Un bon feu maîtrise la chaleur, la rend utile, ne laisse presque pas de traces, et ne devient pas un départ d’incendie. Dans l’esprit “survie”, on cherche l’efficacité, pas le spectacle.
En résumé : faire de la pierre à feu un réflexe fiable
Allumer un feu avec une pierre à feu, ce n’est pas un tour de magie réservé aux bushcrafteurs barbus. C’est une compétence très concrète, qui se construit étape par étape :
- Préparer un allume-feu de qualité, aéré et sec.
- Avoir du petit bois abondant déjà prêt autour de toi.
- Stabiliser ta pierre à feu et ne faire bouger que le grattoir.
- Adapter ta technique au vent, à l’humidité, au froid.
- Transporter toujours un peu d’allume-feu “perso” dans ton kit.
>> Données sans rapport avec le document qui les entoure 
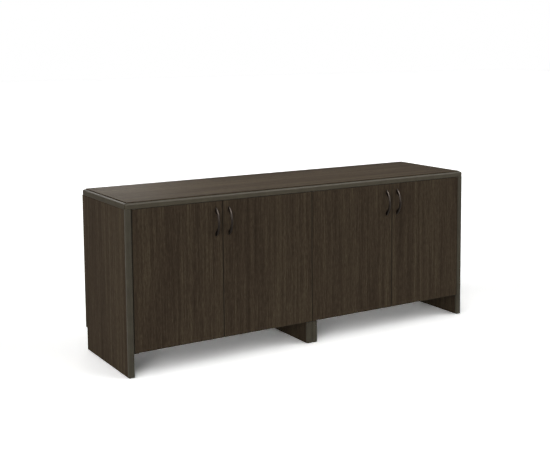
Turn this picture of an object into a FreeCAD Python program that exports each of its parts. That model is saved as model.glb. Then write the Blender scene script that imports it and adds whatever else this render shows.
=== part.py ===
import FreeCAD, Part
import math
import os

# Office credenza: two open-toe storage cabinets bolted side by side under one moulded worktop.
# Each cabinet has a pair of doors that turn on pins at their top and bottom edges.
# Millimetres. X runs along the front, Y from front to back, Z up from the floor.
# The origin is the centre of the footprint, pulls included, at floor level.
# The left half is modelled and the right half is its mirror image.

V = FreeCAD.Vector
ALONG_X = V(1, 0, 0)
ALONG_Y = V(0, 1, 0)
ALONG_Z = V(0, 0, 1)

# ---------------------------------------------------------------- overall sizes
overall_width = 1829.0
overall_depth = 508.0
overall_height = 749.0
toe_height = 104.0

# ---------------------------------------------------------------- boards
top_thickness = 28.6
side_thickness = 28.6
board_thickness = 19.0
back_thickness = 16.0
shelf_thickness = 19.0
shelf_height = 408.0
shelf_setback = 22.0
shelf_end_clearance = 1.0
shelf_back_clearance = 2.0
rail_width = 80.0

# ---------------------------------------------------------------- mouldings round the boards
moulding_depth = 12.0
top_moulding_step = 4.0
top_moulding_radius = 8.0
top_moulding_lower_radius = 2.0
top_corner_radius = 9.0
side_moulding_radius = 7.5
tongue_length = 9.0
tongue_thickness = 3.0
groove_clearance = 0.5

# ---------------------------------------------------------------- doors
door_thickness = 19.0
door_end_gap = 1.6
door_centre_gap = 3.5
door_meeting_gap = 3.5
door_meeting_offset = 6.4
door_top_gap = 1.5
door_bottom_gap = 1.0
door_back_gap = 4.0
foot_gap = 4.0
edging_thickness = 1.0

# ---------------------------------------------------------------- door pivots
pivot_from_edge = 10.0
pivot_from_front = 5.0
pin_radius = 2.0
pin_engagement = 9.0
bush_radius = 3.5
bush_length = 12.0
bush_flange_radius = 4.6
bush_flange_height = 0.7
running_clearance = 0.05
plate_thickness = 2.5
plate_depth = 20.0
plate_front_margin = 2.0
plate_end_margin = 0.5
plate_length = 52.0
plate_tail_depth = 26.0
plate_nose = 9.0
plate_cutback = 10.0
plate_screw_inset = 7.0
plate_screw_spacing = 14.0
upper_plate_recess = 2.0

# ---------------------------------------------------------------- pulls
pull_length = 128.0
pull_reach = 30.0
pull_width = 10.0
pull_bar_thickness = 5.5
pull_hole_centres = 96.0
pull_foot_length = 22.0
pull_edge_radius = 2.0
pull_from_edge = 30.0
pull_from_top = 27.0
pull_screw_radius = 2.0
pull_screw_depth = 8.0
pull_screw_head_radius = 4.0
pull_screw_head_height = 2.6
door_hole_clearance = 0.25

# ---------------------------------------------------------------- catches
catch_length = 46.0
catch_height = 13.0
catch_depth = 18.0
catch_flange_length = 64.0
catch_flange_thickness = 2.0
catch_from_edge = 92.0
catch_gap = 0.3
strike_length = 40.0
strike_height = 12.0
strike_thickness = 1.0

# ---------------------------------------------------------------- fasteners
fit_clearance = 0.05
small_screw_radius = 1.75
small_screw_head_radius = 3.5
small_screw_head_height = 1.8
small_screw_length = 10.0
panel_screw_radius = 2.25
panel_screw_head_radius = 4.5
panel_screw_head_height = 2.6
top_screw_length = 38.0
back_screw_length = 45.0
screw_point = 4.0
drive_radius = 1.2
drive_depth = 1.4
cam_radius = 7.5
cam_height = 12.5
cam_from_end = 34.0
cam_bolt_radius = 3.0
cam_bolt_engagement = 12.0
dowel_radius = 4.0
dowel_length = 30.0
connector_radius = 4.0
connector_head_radius = 7.5
connector_head_height = 1.5
joint_inset = 55.0
joint_spacing = 40.0
top_screw_inset = 60.0
connector_inset = 88.0
back_screw_inset = 60.0
back_screws_per_edge = 4

# ---------------------------------------------------------------- shelf support and feet
shelf_hole_radius = 2.5
shelf_hole_depth = 11.0
shelf_hole_pitch = 32.0
shelf_holes_each_way = 2
shelf_hole_inset = 60.0
shelf_pin_depth = 9.0
shelf_pin_tab = 8.0
shelf_pin_tab_height = 6.0
glide_radius = 11.0
glide_height = 2.0
glide_nail_radius = 1.2
glide_nail_length = 15.0
glide_inset = 40.0

# ---------------------------------------------------------------- planes shared by the pieces
front = (pull_reach - overall_depth) / 2
back = front + overall_depth
back_inner = back - back_thickness
behind_doors = front + door_thickness + door_back_gap
outer_face = -overall_width / 2
outer_inner = outer_face + side_thickness
centre_inner = -side_thickness
top_under = overall_height - top_thickness
side_bottom = glide_height
bottom_upper = toe_height + board_thickness
rail_under = top_under - board_thickness
door_bottom = toe_height + door_bottom_gap
door_top = top_under - door_top_gap
foot_top = door_bottom - foot_gap
door_rear = front + door_thickness
meeting_x = (outer_inner + centre_inner) / 2 - door_meeting_offset
pivot_y = front + pivot_from_front
shelf_front = behind_doors + shelf_setback
shelf_rear = back_inner - shelf_back_clearance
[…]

Avec quelques séances d’entraînement, tu vas passer du stade “je gratte, ça ne prend jamais” à “je sais exactement quoi faire pour que ça fonctionne”. Et le jour où ton briquet décidera de prendre sa retraite en plein bivouac, tu pourras simplement hausser les épaules, sortir ta pierre à feu… et continuer à faire chauffer l’eau pour le café.